View of Jimmy Carter and his Presidency

That was a reader request.  Matt Yglesias offers some background, as does Kevin Drum.  On the plus side there was airline deregulation, support for Volcker and disinflation (later), willingness to lose the Presidency to see disinflation through, and he didn't push for a large number of Democratic ideas that I would disagree with, though he did create the Department of Education.  Recall that he came from a party of McGovern and Kennedy and you can think of him as a precursor of the better side of the Clinton administration.  Price controls on energy were a big mistake and that idea is hard to justify.

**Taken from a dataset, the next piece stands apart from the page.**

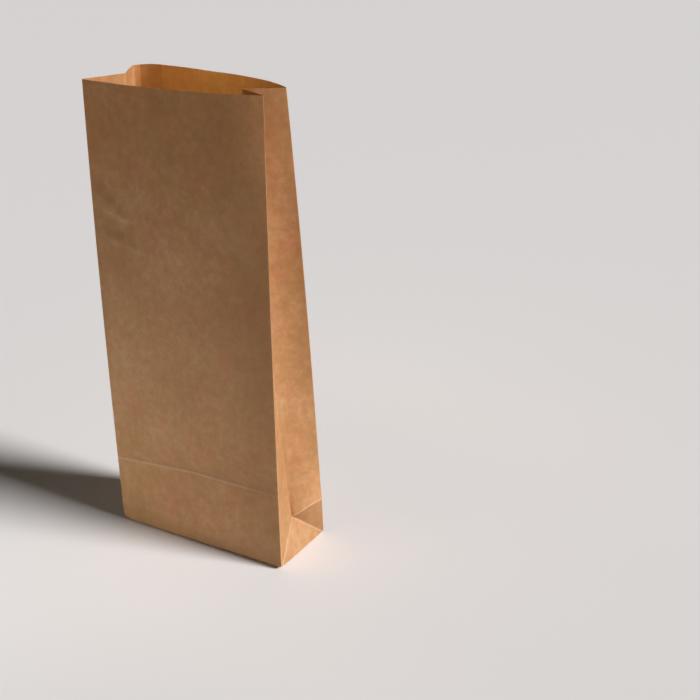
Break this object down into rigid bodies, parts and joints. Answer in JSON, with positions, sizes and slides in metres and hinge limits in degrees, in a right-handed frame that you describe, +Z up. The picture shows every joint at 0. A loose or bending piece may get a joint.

I'll call his support for the Afghan rebels a plus, because it helped down the Soviet Union, but I can see how you could argue that one either way.  His conservation efforts could be called mamby-pamby but still they were a step in the right direction.  He gave amnesty to Vietnam draft dodgers, a plus in my book, as was giving away the Panama Canal and bribing Egypt into better behavior.

At the time I thought Carter was a reasonably good President and it was far from obvious to me that the election of Reagan would in net terms boost liberty or prosperity.

I do understand that he was a public relations disaster and he shouldn't have fired his entire Cabinet and that he botched the Iran invasion.

Still, I think of Carter as a President with some major pluses and overall I view his term as a step in the right direction.  He also seems to have been non-corrupt — important so soon after Watergate — and since leaving office he has behaved honorably and intelligently, for the most part.